Material for this task>
** BEGIN **
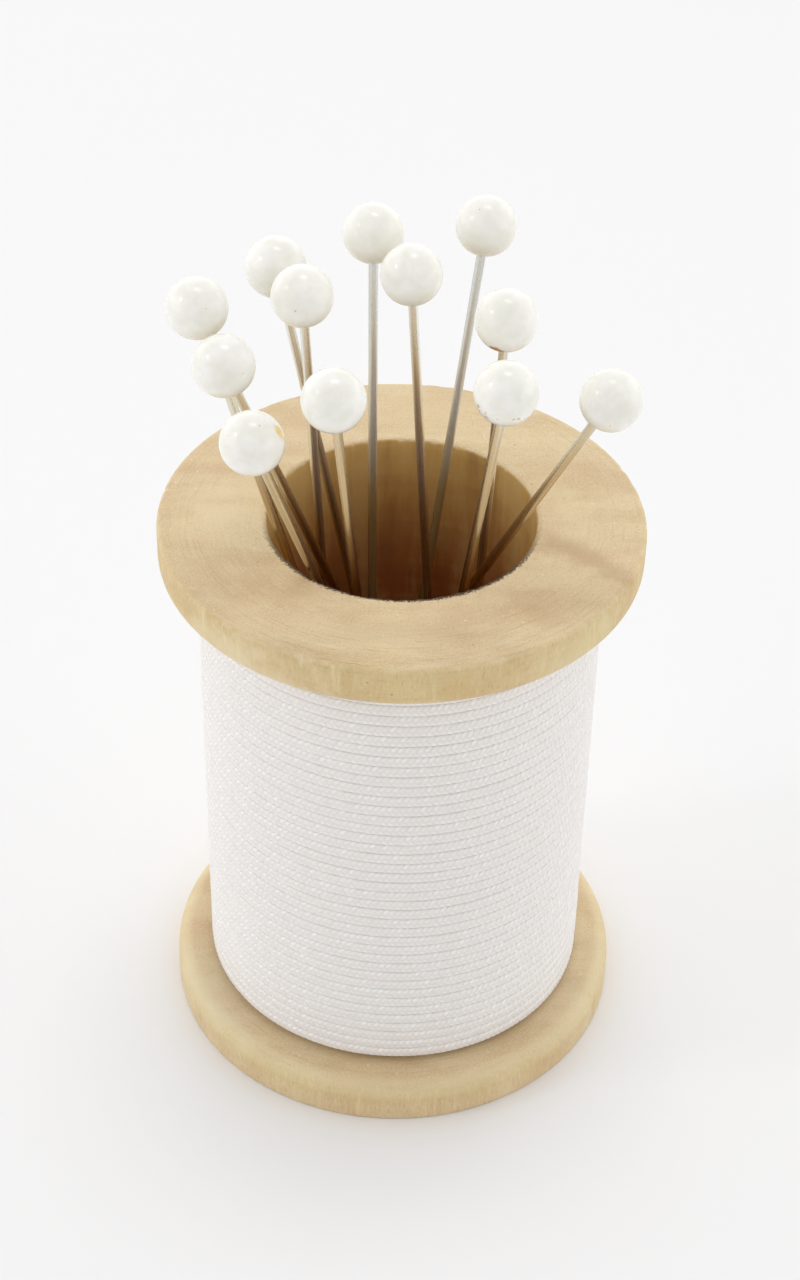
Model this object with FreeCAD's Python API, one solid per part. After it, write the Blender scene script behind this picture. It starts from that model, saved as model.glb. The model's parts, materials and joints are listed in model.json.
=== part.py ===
import FreeCAD, Part
import math
import os

os.makedirs("parts", exist_ok=True)

# Wooden spool, turned in one piece, standing on its bottom flange
spool_height = 40.6
flange_diameter = 31.75
flange_thickness = 3.175
rim_round = 1.2             # round-over on the thread side of each flange
edge_break = 0.15           # light break on the sharp wooden edges
well_diameter = 17.5
well_depth = 27.5
barrel_wall = 2.05          # wood between the well and the thread
spindle_hole_diameter = 6.35

# Thread, wound on the barrel
thread_diameter = 0.85
under_layers_build = 1.78   # the layers below the outer one, as one plain sleeve
outer_turns = 24
top_end_bearing = 240.0     # where the top turn starts, in degrees from +X towards +Y
layer_clearance = 0.02      # outer layer to the sleeve below it
end_clearance = 0.15        # first and last turn to the flanges

# Bead-headed pins, standing point down in the well
shaft_diameter = 0.6
pin_length = 45.6           # point to the middle of the head
point_length = 3.5
point_diameter = 0.1
head_diameter = 3.85
socket_depth = 2.6          # blind hole in the head that holds the shaft
glue_gap = 0.02             # around the shaft in its socket
socket_end_gap = 0.1
point_clearance = 0.1       # point to the floor of the well

# How each pin stands: the place where its shaft passes the mouth of the well, then the
# place of its point on the floor. A place is a share of the free radius, and a bearing
# in degrees from +X towards +Y.
pin_stands = [
    (0.96, 197.0, 0.42, 276.5),
    (0.76, 193.5, 0.77, 70.5),
    (0.98, 228.0, 0.67, 81.0),
    (0.75, 142.0, 0.86, 91.5),
    (0.68, 164.5, 0.96, 123.0),
    (0.75, 242.0, 0.42, 108.0),
    (0.74, 109.0, 0.96, 103.5),
    (0.42, 68.5, 0.96, 69.0),
    (0.89, 67.0, 0.96, 90.0),
    (0.65, 3.5, 0.96, 54.5),
    (0.79, 310.0, 0.42, 63.0),
    (0.84, 340.0, 0.86, 134.0),
]

# Values worked out from the sizes above
flange_radius = flange_diameter / 2
well_radius = well_diameter / 2
spindle_hole_radius = spindle_hole_diameter / 2
barrel_radius = well_radius + barrel_wall
sleeve_radius = barrel_radius + under_layers_build
turn_radius = sleeve_radius + layer_clearance + thread_diameter / 2
well_floor = spool_height - well_depth
thread_bottom = flange_thickness
thread_top = spool_height - flange_thickness
shaft_radius = shaft_diameter / 2
head_radius = head_diameter / 2
free_radius = well_radius - shaft_radius

Z_AXIS = FreeCAD.Vector(0, 0, 1)
ORIGIN = FreeCAD.Vector(0, 0, 0)


def save(shape, node):
    """Write one piece, after a look at its solids."""
    print(node, "solids", len(shape.Solids), "valid", shape.isValid(), "volume", round(shape.Volume, 3))
    shape.exportStep("parts/" + node + ".step")


def turned(profile):
    """Solid of revolution about Z from (radius, height) points, each line or (mid, end) arc."""
    edges = []
    here = profile[0]
    for step in profile[1:]:
        start = FreeCAD.Vector(here[0], 0, here[1])
        if isinstance(step[0], tuple):
            mid, end = step
            middle = FreeCAD.Vector(mid[0], 0, mid[1])
            finish = FreeCAD.Vector(end[0], 0, end[1])
            edges.append(Part.Arc(start, middle, finish).toShape())
        else:
            end = step
            edges.append(Part.LineSegment(start, FreeCAD.Vector(end[0], 0, end[1])).toShape())
        here = end
    face = Part.Face(Part.Wire(edges))
    return face.revolve(ORIGIN, Z_AXIS, 360)


def round_corner(centre_radius, centre_height, size, start_angle, end_angle):
    """Arc of a corner in the (radius, height) plane, as its middle and its end point."""
    middle_angle = (start_angle + end_angle) / 2
    points = []
    for angle in (middle_angle, end_angle):
        across = centre_radius + size * math.cos(math.radians(angle))
        up = centre_height + size * math.sin(math.radians(angle))
        points.append((across, up))
    return tuple(points)


def wooden_spool():
    """Two flanges, barrel, well from the top and spindle hole through its floor."""
    round_centre = flange_radius - rim_round
    lower_round = thread_bottom - rim_round
    upper_round = thread_top + rim_round
    outline = [
        (spindle_hole_radius, 0),
        (flange_radius - edge_break, 0),
        (flange_radius, edge_break),
        (flange_radius, lower_round),
        round_corner(round_centre, lower_round, rim_round, 0, 90),
        (barrel_radius, thread_bottom),
        (barrel_radius, thread_top),
        (round_centre, thread_top),
        round_corner(round_centre, upper_round, rim_round, -90, 0),
        (flange_radius, spool_height - edge_break),
        (flange_radius - edge_break, spool_height),
        (well_radius + edge_break, spool_height),
        (well_radius, spool_height - edge_break),
        (well_radius, well_floor),
        (spindle_hole_radius, well_floor),
        (spindle_hole_radius, 0),
    ]
    return turned(outline)


def thread_sleeve():
    """The under-layers: a plain sleeve that fills the barrel from flange to flange."""
    outline = [
        (barrel_radius, thread_bottom),
        (sleeve_radius, thread_bottom),
        (sleeve_radius, thread_top),
        (barrel_radius, thread_top),
        (barrel_radius, thread_bottom),
    ]
    return turned(outline)


# Outer layer of thread: one unbroken tube on a helix that falls as its bearing grows
top_end_height = thread_top - end_clearance - thread_diameter / 2
low_end_height = thread_bottom + end_clearance + thread_diameter / 2
turn_pitch = (top_end_height - low_end_height) / outer_turns
slope_length = math.hypot(2 * math.pi * turn_radius, turn_pitch)


def on_helix(turns):
    """Point and unit tangent of the helix so many turns below its top end."""
    angle = math.radians(top_end_bearing) + 2 * math.pi * turns
    height = top_end_height - turn_pitch * turns
    point = FreeCAD.Vector(turn_radius * math.cos(angle), turn_radius * math.sin(angle), height)
    run = 2 * math.pi * turn_radius / slope_length
    fall = turn_pitch / slope_length
    return point, FreeCAD.Vector(-run * math.sin(angle), run * math.cos(angle), -fall)


def arc_between(start, corner, end):
    """Arc from start to end whose end tangents meet at the corner, as far from both."""
    chord_middle = (start + end) * 0.5
    half_chord = (start - chord_middle).Length
    height = (corner - chord_middle).Length
    radius = half_chord * (corner - start).Length / height
    bulge = radius - math.sqrt(radius ** 2 - half_chord ** 2)
    middle = chord_middle + (corner - chord_middle) * (bulge / height)
    return Part.Arc(start, middle, end).toShape()


def biarc(start, start_tangent, end, end_tangent):
    """Two arcs that leave start and reach end along the given tangents."""
    chord = end - start
    tangents = start_tangent + end_tangent
    turn = 2 * (1 - start_tangent.dot(end_tangent))
    along = chord.dot(tangents)
    reach = (-along + math.sqrt(along ** 2 + turn * chord.dot(chord))) / turn
    first_corner = start + start_tangent * reach
    second_corner = end - end_tangent * reach
    joint = (first_corner + second_corner) * 0.5
    return [arc_between(start, first_corner, joint), arc_between(joint, second_corner, end)]


def least_gap(wire, steps_per_turn):
    """Least gap of the tube to its own other turns, measured on points of its middle line."""
    points = wire.discretize(Number=steps_per_turn * outer_turns)
    apart = steps_per_turn // 2
    least = None
    for i in range(len(points)):
        for j in range(i + apart, min(i + 3 * apart, len(points))):
            gap = (points[i] - points[j]).Length - thread_diameter
            least = gap if least is None else min(least, gap)
    return least


def outer_layer():
    """The outer layer's turns, each half a biarc, with a straight run at both ends."""
    half_turns = 2 * outer_turns
    start, start_tangent = on_helix(0)
    tail_start = start - start_tangent * thread_diameter
    edges = [Part.LineSegment(tail_start, start).toShape()]
    for half in range(half_turns):
        here, here_tangent = on_helix(half / 2)
        there, there_tangent = on_helix((half + 1) / 2)
        edges.extend(biarc(here, here_tangent, there, there_tangent))
    end, end_tangent = on_helix(half_turns / 2)
    edges.append(Part.LineSegment(end, end + end_tangent * thread_diameter).toShape())
    route = Part.Wire(edges)
    section = Part.Wire([Part.makeCircle(thread_diameter / 2, tail_start, start_tangent)])
    tube = route.makePipeShell([section], True, False)
    expected = math.pi * thread_diameter ** 2 / 4 * route.Length
    print("thread_outer_layer volume over section times length", round(tube.Volume / expected, 5))
    print("thread_outer_layer least gap to itself", round(least_gap(route, 36), 3), "mm")
    return tube


def pin_line(stand):
    """Point and direction of a pin from its stand."""
    mouth_share, mouth_bearing, floor_share, floor_bearing = stand
    places = []
    for share, bearing in ((mouth_share, mouth_bearing), (floor_share, floor_bearing)):
        across = share * free_radius * math.cos(math.radians(bearing))
        along = share * free_radius * math.sin(math.radians(bearing))
        places.append((across, along))
    point = FreeCAD.Vector(places[1][0], places[1][1], well_floor + point_clearance)
    mouth = FreeCAD.Vector(places[0][0], places[0][1], spool_height)
    direction = (mouth - point).normalize()
    return point, direction


def pin_shaft():
    """Ground steel wire with a tapered point, its point at the origin and up +Z."""
    top = pin_length - head_radius + socket_depth - socket_end_gap
    outline = [
        (0, 0),
        (point_diameter / 2, 0),
        (shaft_radius, point_length),
        (shaft_radius, top),
        (0, top),
        (0, 0),
    ]
    return turned(outline)


def pin_head():
    """Stone bead with a blind socket for the shaft, on the pin's own line."""
    bead = Part.makeSphere(head_radius, FreeCAD.Vector(0, 0, pin_length))
    bottom = pin_length - head_radius
    socket = Part.makeCylinder(shaft_radius + glue_gap, 2 * socket_depth, FreeCAD.Vector(0, 0, bottom - socket_depth))
    return bead.cut(socket)


def stand_up(shape, point, direction):
    """Carry a pin's piece from its own line to its place in the well."""
    turn = FreeCAD.Rotation(Z_AXIS, direction)
    placed = shape.copy()
    placed.Placement = FreeCAD.Placement(point, turn)
    return placed


save(wooden_spool(), "spool_body")
save(thread_sleeve(), "thread_under_layers")
save(outer_layer(), "thread_outer_layer")

for number, stand in enumerate(pin_stands, start=1):
    point, direction = pin_line(stand)
    lean = math.degrees(math.acos(direction.z))
    pull_out = (well_depth - point_clearance) / direction.z
    print("pin", number, "leans", round(lean, 1), "degrees, pulls out", round(pull_out, 2), "mm")
    save(stand_up(pin_shaft(), point, direction), "pin_%02d_shaft" % number)
    save(stand_up(pin_head(), point, direction), "pin_%02d_head" % number)
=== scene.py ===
import json
import math
import random

import bpy
from mathutils import Matrix, Vector, noise


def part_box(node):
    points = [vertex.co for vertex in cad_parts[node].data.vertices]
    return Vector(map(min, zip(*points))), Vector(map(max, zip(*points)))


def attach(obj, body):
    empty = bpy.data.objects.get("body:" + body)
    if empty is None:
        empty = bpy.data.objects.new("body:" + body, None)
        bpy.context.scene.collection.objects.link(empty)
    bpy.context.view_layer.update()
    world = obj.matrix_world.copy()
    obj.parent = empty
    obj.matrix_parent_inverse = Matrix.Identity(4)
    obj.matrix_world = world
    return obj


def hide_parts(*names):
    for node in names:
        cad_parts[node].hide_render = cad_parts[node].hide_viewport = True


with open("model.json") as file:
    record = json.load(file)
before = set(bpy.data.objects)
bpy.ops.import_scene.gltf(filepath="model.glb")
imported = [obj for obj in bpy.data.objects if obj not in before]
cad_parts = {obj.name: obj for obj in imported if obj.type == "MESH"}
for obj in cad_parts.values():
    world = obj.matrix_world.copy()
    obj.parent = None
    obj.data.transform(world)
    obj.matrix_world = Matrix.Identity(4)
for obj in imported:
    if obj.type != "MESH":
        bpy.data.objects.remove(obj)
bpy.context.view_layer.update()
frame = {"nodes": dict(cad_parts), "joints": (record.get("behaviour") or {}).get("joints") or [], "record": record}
mm = 0.001


def points_of(node):
    return [vertex.co for vertex in frame["nodes"][node].data.vertices]


def least_radius(points):
    return min(math.hypot(point.x, point.y) for point in points)


# Wooden spool, sizes read from the frame
spool_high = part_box("spool_body")[1]
spool_height = spool_high.z
flange_radius = spool_high.x
well_radius = least_radius(point for point in points_of("spool_body") if point.z > spool_height / 2)
spindle_mount = next(m for m in frame["record"]["mounts"] if m["kind"] == "bore")
spindle_hole_radius = spindle_mount["dims"]["r_mm"] * mm
well_floor = spindle_mount["dims"]["length_mm"] * mm
rim_round = 1.2 * mm            # as in the solids, like the edge break
edge_break = 0.15 * mm
rim_edge_soft = 0.32 * mm       # the top edge of the rim, worn rounder than it was cut

# Thread, sizes read from the frame
sleeve_low, sleeve_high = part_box("thread_under_layers")
sleeve_radius = sleeve_high.x
thread_bottom = sleeve_low.z
thread_top = sleeve_high.z
thread_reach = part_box("thread_outer_layer")[1].x
barrel_radius = least_radius(points_of("thread_under_layers"))
thread_turns = 39.6             # both ends then lie where the photograph has them, front left and behind
turns_per_piece = 10
thread_pieces = 4
thread_width = 0.856 * mm
thread_depth = 0.8 * mm
thread_pitch = (thread_top - thread_bottom - thread_width) / thread_turns
periods_per_turn = 196.4        # strands of the braid in one row of a turn
rings_per_strand = 4
strand_relief = 0.055 * mm
section_squareness = 0.5        # 1 is an ellipse, less is flatter-sided
strand_lean = 0.45              # half the lean of a strand across its row, in periods
top_end_bearing = math.radians(240)
end_tuck_turns = 0.03
end_tuck_depth = 0.7 * mm
height_wander = 0.10 * mm
radius_wander = 0.09 * mm
wander_room = 0.03 * mm         # how much further in the turns lie, so that none wanders past the frame's
under_layer_turns = 3.0         # of the layer below, at each flange, where it shows past the thread's ends

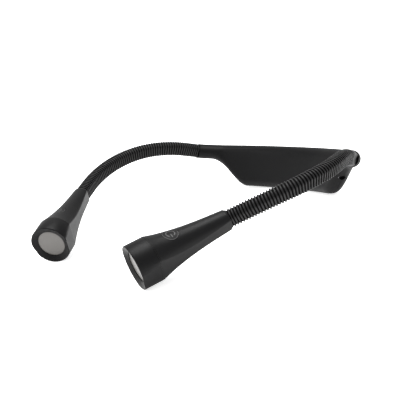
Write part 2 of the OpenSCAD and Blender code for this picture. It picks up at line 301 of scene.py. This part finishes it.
SHEEN = "Specular IOR Level"
body_plastic = material("body_plastic", (0.002, 0.002, 0.0022), 0.48, 0.25, 2200, **{SHEEN: 0.1})
head_plastic = material("head_plastic", (0.0032, 0.0032, 0.0034), 0.38, 0.25, 2200, **{SHEEN: 0.14})
cap_plastic = material("cap_plastic", (0.003, 0.003, 0.0032), 0.42, 0.2, 2200, **{SHEEN: 0.12})
key_plastic = material("key_plastic", (0.0032, 0.0032, 0.0034), 0.38, 0.15, 2600, **{SHEEN: 0.14})
glyph_paint = material("glyph_paint", (0.045, 0.045, 0.045), 0.5, 0.1, 3000)
silicone = material("silicone", (0.006, 0.006, 0.0062), 0.42, 0.3, 1800, wear=0.08, **{SHEEN: 0.26})
# Painted shade: a near-black, hardly reflective material for the rib grooves and the gap at the collar, where
# shade falls
groove_painted_shade = material("groove_painted_shade", (0.0012, 0.0012, 0.0012), 0.7, 0.2, 1800, **{SHEEN: 0.05})
# Painted highlight: a lighter grey ring standing in for the light caught on the key's edge
edge_highlight_paint = material("edge_highlight_paint", (0.022, 0.022, 0.022), 0.45, 0.1, 3000)
collar_plastic = material("collar_plastic", (0.0015, 0.0015, 0.0015), 0.5, 0.2, 2000, **{SHEEN: 0.08})
lens_frost = material("lens_frost", (0.085, 0.08, 0.074), 0.32, 0.35, 1500)
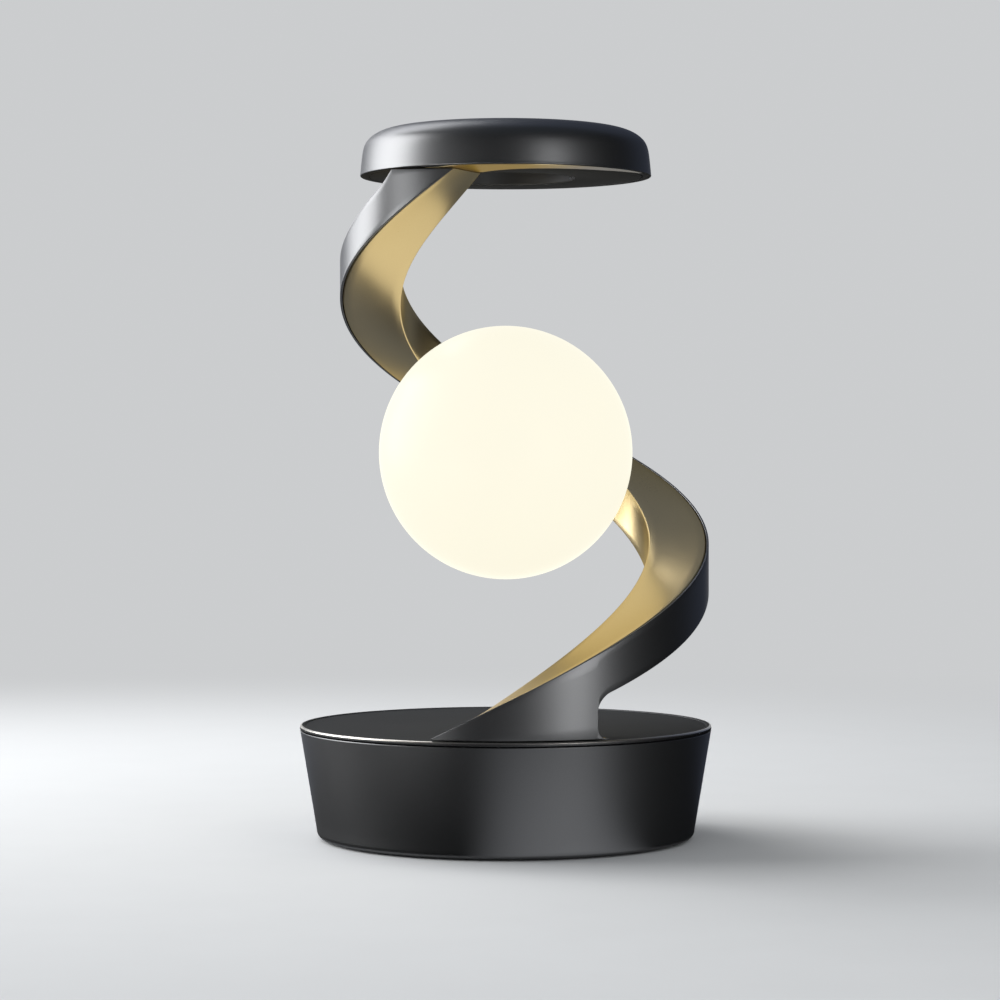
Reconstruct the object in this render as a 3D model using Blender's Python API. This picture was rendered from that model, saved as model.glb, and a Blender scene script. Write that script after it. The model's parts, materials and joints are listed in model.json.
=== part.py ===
"""Spiral bedside lamp: a round base, a motor-driven turntable, a one-turn spiral band,
a lit globe held inside the band, and a round pad on top.

Lengths are in metres and angles in degrees. +Z is up and the front of the lamp is -Y.
The resting face is z = 0, under the middle of the base.
"""

import math

import bmesh
import bpy
import numpy as np
from mathutils import Vector

# Driving dimensions
BASE_RADIUS = 0.0635
BASE_HEIGHT = 0.0351
BASE_FOOT_INSET = 0.0052
LAMP_HEIGHT = 0.219
PAD_RADIUS = 0.045
PAD_HEIGHT = 0.0149
ARM_ANGLE = 65.4
GLOBE_TO_BAND = 0.0021

# Clearances
GAP = 0.0003
OVERRUN = 0.001
SCREW_GAP = 0.0003

# Facets round a full turn
FINE, ROUND, SMALL, TINY = 36, 24, 12, 8
DISC_PHASE = 0.35

# Base shell
SHELL_WALL = 0.0022
SHELL_LIFT = 0.0004
SHELL_FOOT_FILLET = 0.0023
SHELL_TOP_SEAM = 0.0012
LEDGE_WIDTH = 0.0065
LEDGE_DROP = 0.0033
LEDGE_WALL = 0.0018
DECK_DROP = 0.009
DECK_WALL = 0.002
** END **
Exactly reproduce the lines that run from the line bearing "for number, stand" through the line bearing "if empty is", with both end lines included.

for number, stand in enumerate(pin_stands, start=1):
    point, direction = pin_line(stand)
    lean = math.degrees(math.acos(direction.z))
    pull_out = (well_depth - point_clearance) / direction.z
    print("pin", number, "leans", round(lean, 1), "degrees, pulls out", round(pull_out, 2), "mm")
    save(stand_up(pin_shaft(), point, direction), "pin_%02d_shaft" % number)
    save(stand_up(pin_head(), point, direction), "pin_%02d_head" % number)
=== scene.py ===
import json
import math
import random

import bpy
from mathutils import Matrix, Vector, noise


def part_box(node):
    points = [vertex.co for vertex in cad_parts[node].data.vertices]
    return Vector(map(min, zip(*points))), Vector(map(max, zip(*points)))


def attach(obj, body):
    empty = bpy.data.objects.get("body:" + body)
    if empty is None:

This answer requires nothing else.